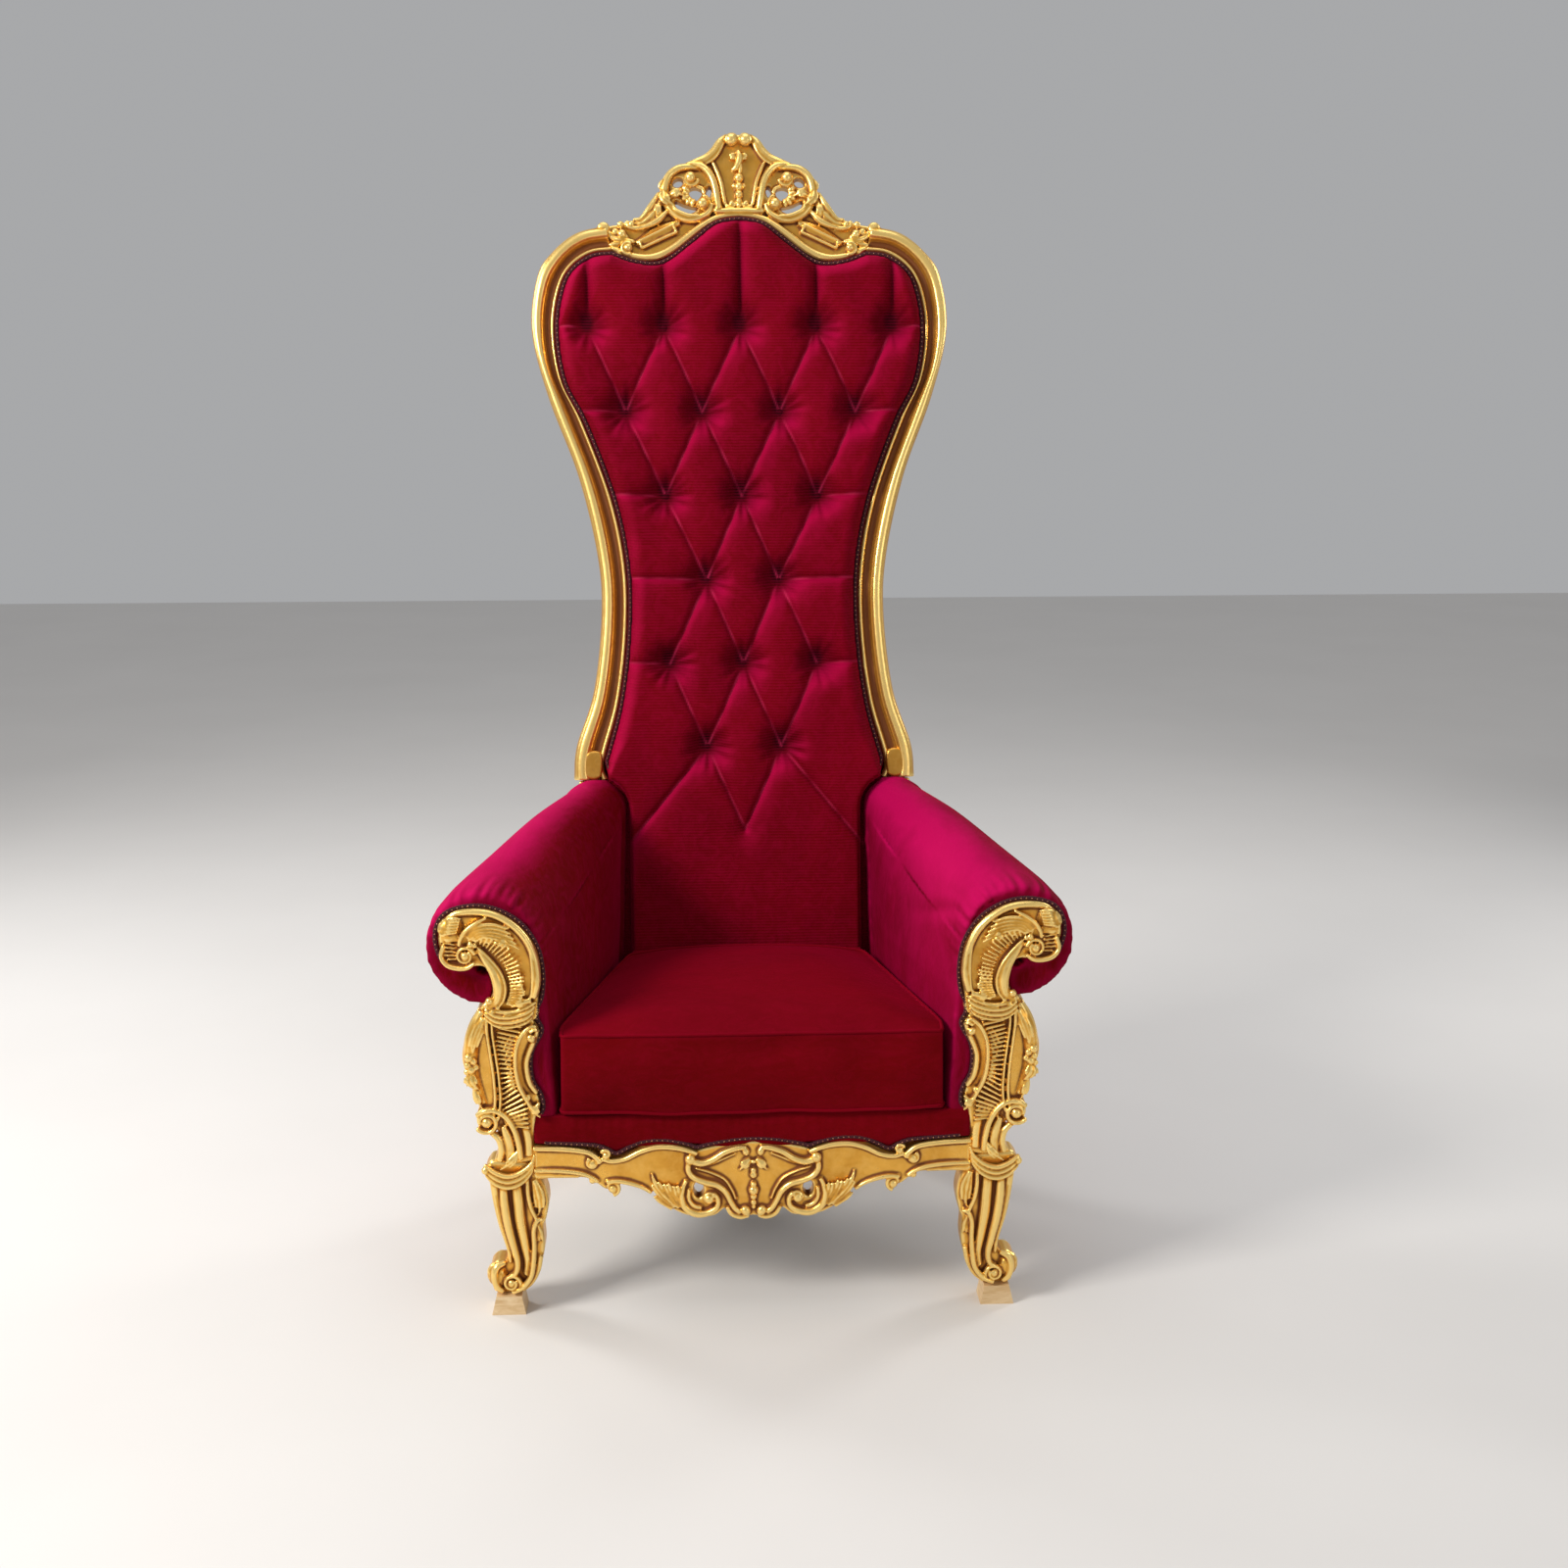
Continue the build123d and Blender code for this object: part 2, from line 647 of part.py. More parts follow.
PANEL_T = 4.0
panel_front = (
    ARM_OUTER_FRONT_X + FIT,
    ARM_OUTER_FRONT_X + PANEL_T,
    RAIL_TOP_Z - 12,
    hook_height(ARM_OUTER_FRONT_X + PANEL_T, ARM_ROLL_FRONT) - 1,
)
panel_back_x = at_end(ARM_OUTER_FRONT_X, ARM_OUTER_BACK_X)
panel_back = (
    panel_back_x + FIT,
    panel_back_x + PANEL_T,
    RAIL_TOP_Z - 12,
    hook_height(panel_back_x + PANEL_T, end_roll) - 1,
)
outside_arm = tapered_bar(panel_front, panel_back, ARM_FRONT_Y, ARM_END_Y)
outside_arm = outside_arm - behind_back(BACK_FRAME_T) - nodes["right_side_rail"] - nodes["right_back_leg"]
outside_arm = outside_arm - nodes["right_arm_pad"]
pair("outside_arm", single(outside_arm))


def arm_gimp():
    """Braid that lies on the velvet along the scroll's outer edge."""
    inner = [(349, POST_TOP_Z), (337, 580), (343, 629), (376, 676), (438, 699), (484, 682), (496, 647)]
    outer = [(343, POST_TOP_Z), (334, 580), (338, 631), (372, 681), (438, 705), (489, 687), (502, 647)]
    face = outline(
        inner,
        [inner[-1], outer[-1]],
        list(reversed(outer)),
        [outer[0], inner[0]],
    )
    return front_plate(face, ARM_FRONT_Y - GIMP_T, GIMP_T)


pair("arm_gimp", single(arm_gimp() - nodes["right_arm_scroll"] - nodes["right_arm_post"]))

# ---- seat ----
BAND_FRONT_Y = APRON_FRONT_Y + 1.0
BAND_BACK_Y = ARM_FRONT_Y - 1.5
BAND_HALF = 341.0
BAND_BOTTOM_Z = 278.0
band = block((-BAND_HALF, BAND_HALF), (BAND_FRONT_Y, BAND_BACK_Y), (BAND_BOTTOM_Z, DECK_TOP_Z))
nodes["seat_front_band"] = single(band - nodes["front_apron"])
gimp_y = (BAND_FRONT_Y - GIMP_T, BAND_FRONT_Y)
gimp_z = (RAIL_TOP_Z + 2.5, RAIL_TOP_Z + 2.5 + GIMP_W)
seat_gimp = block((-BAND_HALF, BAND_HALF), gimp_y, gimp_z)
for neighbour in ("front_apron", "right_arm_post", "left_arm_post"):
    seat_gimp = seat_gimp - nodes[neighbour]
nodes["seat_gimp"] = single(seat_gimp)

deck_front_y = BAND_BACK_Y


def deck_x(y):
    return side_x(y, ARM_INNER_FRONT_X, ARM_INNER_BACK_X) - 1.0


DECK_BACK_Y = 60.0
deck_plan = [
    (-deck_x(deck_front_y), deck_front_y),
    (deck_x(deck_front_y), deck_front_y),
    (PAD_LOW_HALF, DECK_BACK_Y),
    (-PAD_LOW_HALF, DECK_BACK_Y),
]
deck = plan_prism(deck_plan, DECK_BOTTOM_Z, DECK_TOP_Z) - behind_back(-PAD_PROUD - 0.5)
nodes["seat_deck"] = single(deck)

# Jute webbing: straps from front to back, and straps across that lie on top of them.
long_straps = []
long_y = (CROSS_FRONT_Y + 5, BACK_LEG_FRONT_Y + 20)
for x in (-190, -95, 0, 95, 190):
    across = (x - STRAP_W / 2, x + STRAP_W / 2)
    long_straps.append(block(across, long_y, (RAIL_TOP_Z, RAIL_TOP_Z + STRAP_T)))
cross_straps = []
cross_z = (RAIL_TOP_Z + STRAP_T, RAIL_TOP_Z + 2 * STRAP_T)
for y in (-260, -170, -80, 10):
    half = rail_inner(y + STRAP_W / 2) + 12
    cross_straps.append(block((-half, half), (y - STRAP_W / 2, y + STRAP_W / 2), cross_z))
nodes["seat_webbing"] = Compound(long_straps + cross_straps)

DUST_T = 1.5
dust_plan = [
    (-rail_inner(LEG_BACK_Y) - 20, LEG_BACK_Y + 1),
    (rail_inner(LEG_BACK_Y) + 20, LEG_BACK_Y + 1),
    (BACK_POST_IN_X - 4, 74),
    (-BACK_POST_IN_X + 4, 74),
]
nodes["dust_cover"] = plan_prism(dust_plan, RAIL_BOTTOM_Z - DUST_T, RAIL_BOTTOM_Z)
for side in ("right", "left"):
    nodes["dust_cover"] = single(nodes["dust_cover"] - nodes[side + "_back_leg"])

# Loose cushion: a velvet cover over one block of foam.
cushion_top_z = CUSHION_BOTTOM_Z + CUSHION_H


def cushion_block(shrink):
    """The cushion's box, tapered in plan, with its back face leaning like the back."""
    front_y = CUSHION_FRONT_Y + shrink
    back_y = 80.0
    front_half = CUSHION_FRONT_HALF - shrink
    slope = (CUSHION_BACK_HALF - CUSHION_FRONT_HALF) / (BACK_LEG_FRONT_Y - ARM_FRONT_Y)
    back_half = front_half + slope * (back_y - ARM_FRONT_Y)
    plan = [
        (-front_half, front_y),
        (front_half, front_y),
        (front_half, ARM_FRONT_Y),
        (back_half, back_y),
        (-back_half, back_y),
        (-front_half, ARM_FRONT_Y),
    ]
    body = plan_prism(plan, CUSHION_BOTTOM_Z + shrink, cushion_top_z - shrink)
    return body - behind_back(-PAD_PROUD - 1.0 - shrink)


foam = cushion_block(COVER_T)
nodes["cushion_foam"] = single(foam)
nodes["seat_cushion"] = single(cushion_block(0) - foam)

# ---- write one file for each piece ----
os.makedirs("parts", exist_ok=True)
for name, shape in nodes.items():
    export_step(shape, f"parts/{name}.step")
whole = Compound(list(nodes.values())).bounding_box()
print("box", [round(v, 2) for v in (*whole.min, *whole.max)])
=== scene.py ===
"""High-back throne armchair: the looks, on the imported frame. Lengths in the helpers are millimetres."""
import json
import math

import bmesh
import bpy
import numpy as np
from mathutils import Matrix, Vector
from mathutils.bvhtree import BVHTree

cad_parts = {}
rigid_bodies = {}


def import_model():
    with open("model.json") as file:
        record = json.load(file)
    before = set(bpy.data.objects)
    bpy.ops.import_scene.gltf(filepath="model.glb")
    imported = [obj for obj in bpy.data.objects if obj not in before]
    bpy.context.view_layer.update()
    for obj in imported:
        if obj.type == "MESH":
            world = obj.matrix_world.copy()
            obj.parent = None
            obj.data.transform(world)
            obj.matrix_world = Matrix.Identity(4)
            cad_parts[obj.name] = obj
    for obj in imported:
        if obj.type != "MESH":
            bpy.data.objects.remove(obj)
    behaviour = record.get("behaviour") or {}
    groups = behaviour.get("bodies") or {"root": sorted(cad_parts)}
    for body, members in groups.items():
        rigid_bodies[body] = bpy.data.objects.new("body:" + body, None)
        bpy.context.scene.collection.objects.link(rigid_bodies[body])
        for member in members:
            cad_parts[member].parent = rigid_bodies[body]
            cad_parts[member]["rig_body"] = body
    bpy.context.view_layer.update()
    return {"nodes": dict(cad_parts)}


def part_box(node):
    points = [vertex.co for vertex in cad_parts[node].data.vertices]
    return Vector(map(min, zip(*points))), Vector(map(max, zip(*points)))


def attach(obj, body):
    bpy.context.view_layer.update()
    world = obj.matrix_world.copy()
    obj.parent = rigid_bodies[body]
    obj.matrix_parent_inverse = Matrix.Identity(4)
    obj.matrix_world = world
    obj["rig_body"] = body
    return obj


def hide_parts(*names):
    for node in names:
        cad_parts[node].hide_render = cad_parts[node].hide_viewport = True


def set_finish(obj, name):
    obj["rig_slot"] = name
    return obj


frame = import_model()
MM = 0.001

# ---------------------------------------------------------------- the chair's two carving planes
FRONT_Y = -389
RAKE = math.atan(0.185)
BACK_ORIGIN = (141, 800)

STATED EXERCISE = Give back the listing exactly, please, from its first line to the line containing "return side_x(y, ARM_INNER_FRONT_X, ARM_INNER_BACK_X)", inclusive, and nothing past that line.

EXPECTED ANSWER =
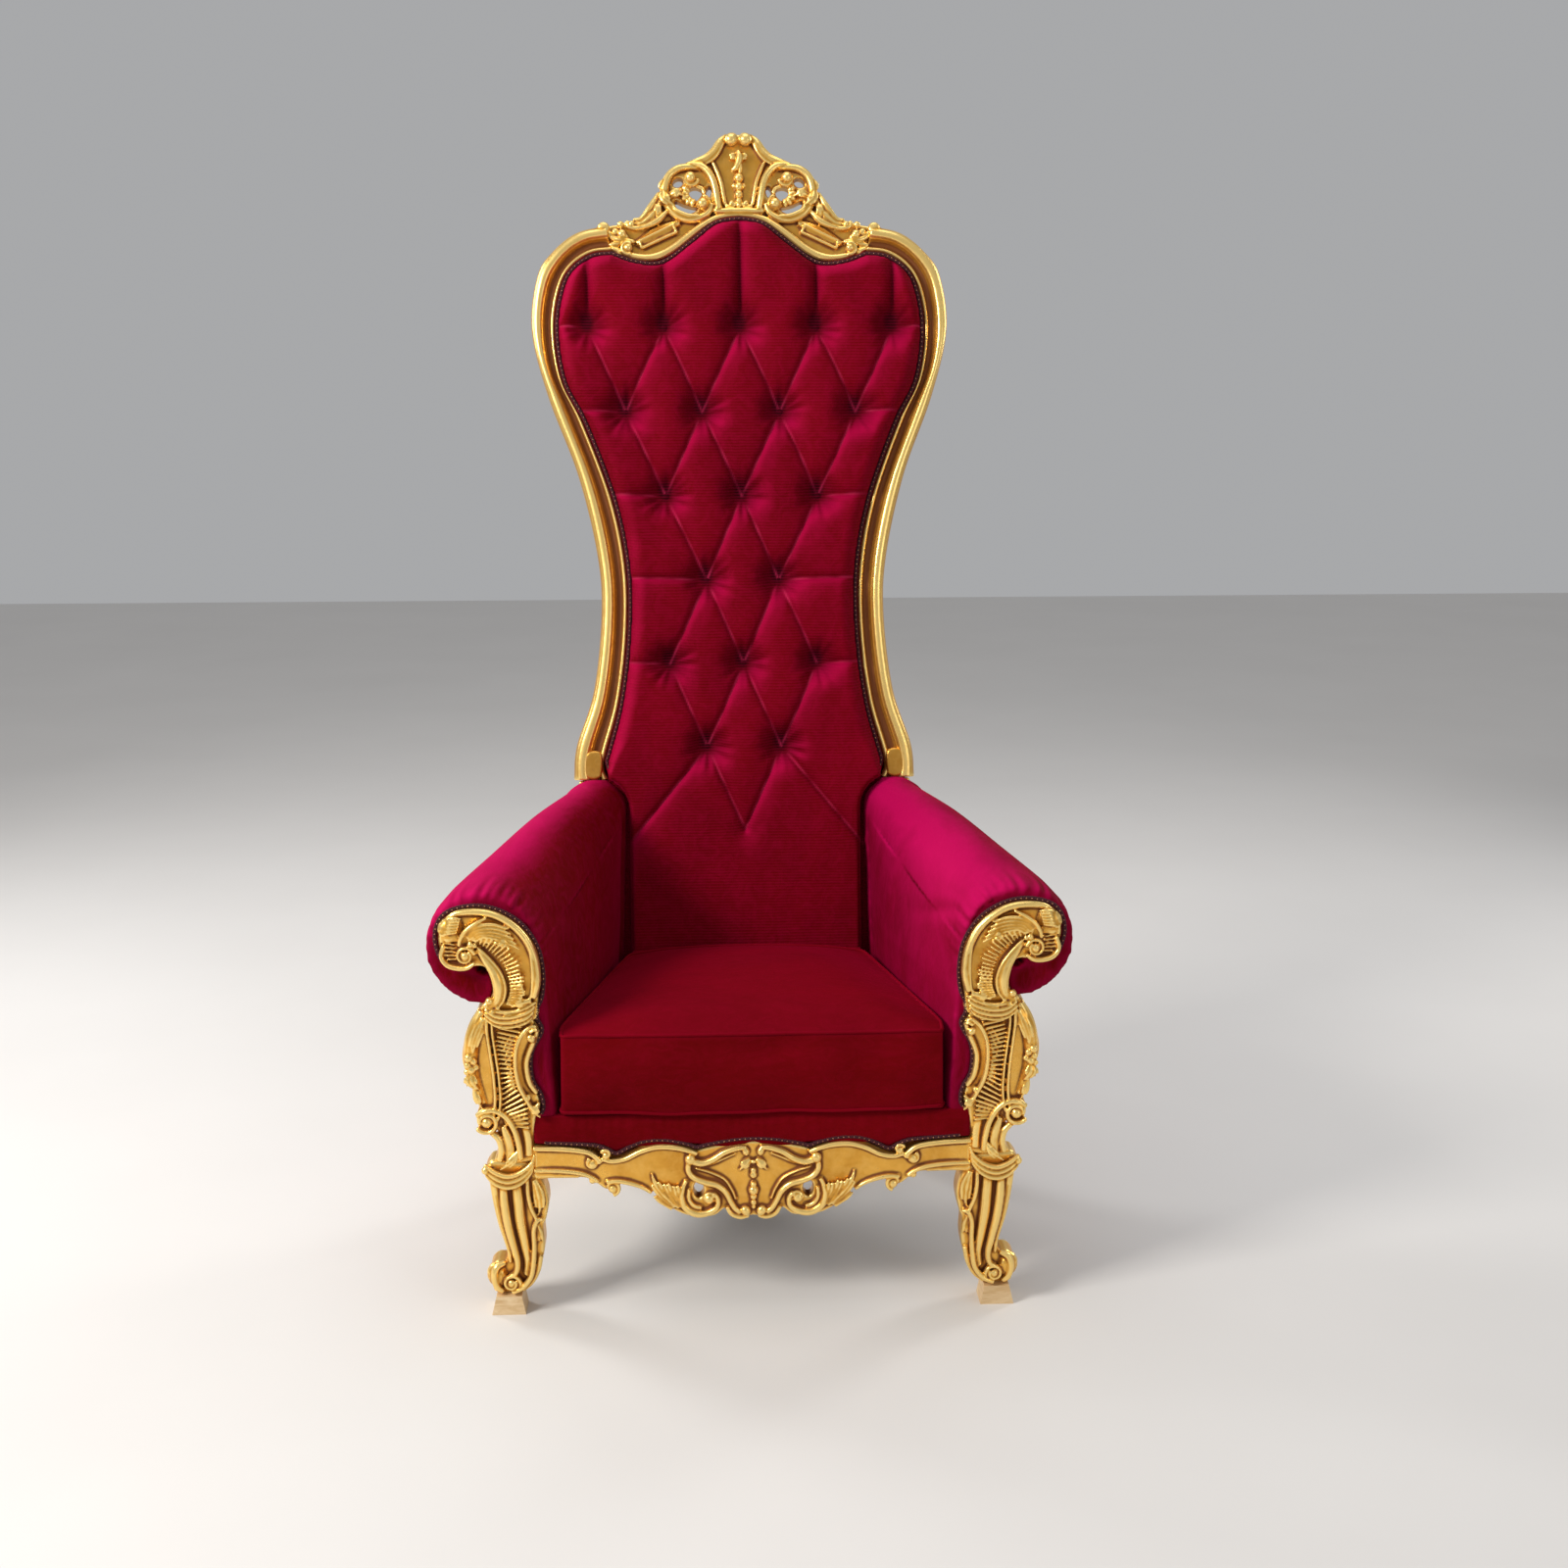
Continue the build123d and Blender code for this object: part 2, from line 647 of part.py. More parts follow.
PANEL_T = 4.0
panel_front = (
    ARM_OUTER_FRONT_X + FIT,
    ARM_OUTER_FRONT_X + PANEL_T,
    RAIL_TOP_Z - 12,
    hook_height(ARM_OUTER_FRONT_X + PANEL_T, ARM_ROLL_FRONT) - 1,
)
panel_back_x = at_end(ARM_OUTER_FRONT_X, ARM_OUTER_BACK_X)
panel_back = (
    panel_back_x + FIT,
    panel_back_x + PANEL_T,
    RAIL_TOP_Z - 12,
    hook_height(panel_back_x + PANEL_T, end_roll) - 1,
)
outside_arm = tapered_bar(panel_front, panel_back, ARM_FRONT_Y, ARM_END_Y)
outside_arm = outside_arm - behind_back(BACK_FRAME_T) - nodes["right_side_rail"] - nodes["right_back_leg"]
outside_arm = outside_arm - nodes["right_arm_pad"]
pair("outside_arm", single(outside_arm))


def arm_gimp():
    """Braid that lies on the velvet along the scroll's outer edge."""
    inner = [(349, POST_TOP_Z), (337, 580), (343, 629), (376, 676), (438, 699), (484, 682), (496, 647)]
    outer = [(343, POST_TOP_Z), (334, 580), (338, 631), (372, 681), (438, 705), (489, 687), (502, 647)]
    face = outline(
        inner,
        [inner[-1], outer[-1]],
        list(reversed(outer)),
        [outer[0], inner[0]],
    )
    return front_plate(face, ARM_FRONT_Y - GIMP_T, GIMP_T)


pair("arm_gimp", single(arm_gimp() - nodes["right_arm_scroll"] - nodes["right_arm_post"]))

# ---- seat ----
BAND_FRONT_Y = APRON_FRONT_Y + 1.0
BAND_BACK_Y = ARM_FRONT_Y - 1.5
BAND_HALF = 341.0
BAND_BOTTOM_Z = 278.0
band = block((-BAND_HALF, BAND_HALF), (BAND_FRONT_Y, BAND_BACK_Y), (BAND_BOTTOM_Z, DECK_TOP_Z))
nodes["seat_front_band"] = single(band - nodes["front_apron"])
gimp_y = (BAND_FRONT_Y - GIMP_T, BAND_FRONT_Y)
gimp_z = (RAIL_TOP_Z + 2.5, RAIL_TOP_Z + 2.5 + GIMP_W)
seat_gimp = block((-BAND_HALF, BAND_HALF), gimp_y, gimp_z)
for neighbour in ("front_apron", "right_arm_post", "left_arm_post"):
    seat_gimp = seat_gimp - nodes[neighbour]
nodes["seat_gimp"] = single(seat_gimp)

deck_front_y = BAND_BACK_Y


def deck_x(y):
    return side_x(y, ARM_INNER_FRONT_X, ARM_INNER_BACK_X) - 1.0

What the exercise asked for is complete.